Writing the piece didn’t make my life pass before my eyes, because then I had very little sense of my life as a sequence, but it did push me into some posthumous/prebirth perspective that also had everything to do with the sentence. My big simple thought was: sentence = wave. I remember intoning a little solemnly on Lyn Hejinian’s and Kit Robinson’s radio show at KPFA back then that “a sentence is the same thing as a life” or “a sentence beginning and ending is the same thing as the universe beginning and ending.” Posthumous and prebirth applied to sentences as well, so tenses could be tied into any bows I could manage: e.g., While it’s before through to when I hear it.

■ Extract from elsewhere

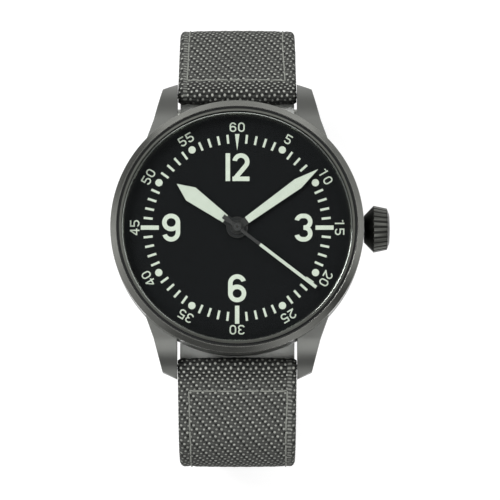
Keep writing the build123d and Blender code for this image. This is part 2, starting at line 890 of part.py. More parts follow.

The simple and preposterous koan that Francie’s movie/painting had set me, to imitate the ocean, simultaneously taxed my invention and dismissed it. I mean, I could write the same thing again, more or less, anything counted as a variation. I would be accompanied by big ideas, cloud shapes I could observe for various patches of lines as I bobbed in my coracle: sentences, being born, what’s the difference between sound and vocabulary? between vocabulary and a life? between a color and its name? reading and mind reading? senses making sense prior to vocabulary and the sentence making sense after its completion/disappearance?

One idea was to repeat as long as I could (I had to match the length of the movie, and, as I’ve said, ended up writing something above four hundred lines), but the other idea was not to repeat exactly. I tried to keep track of the phrasal specifics while I was writing, but after a few hundred lines, rereading for accidental samenesses lost what little charm it had ever had.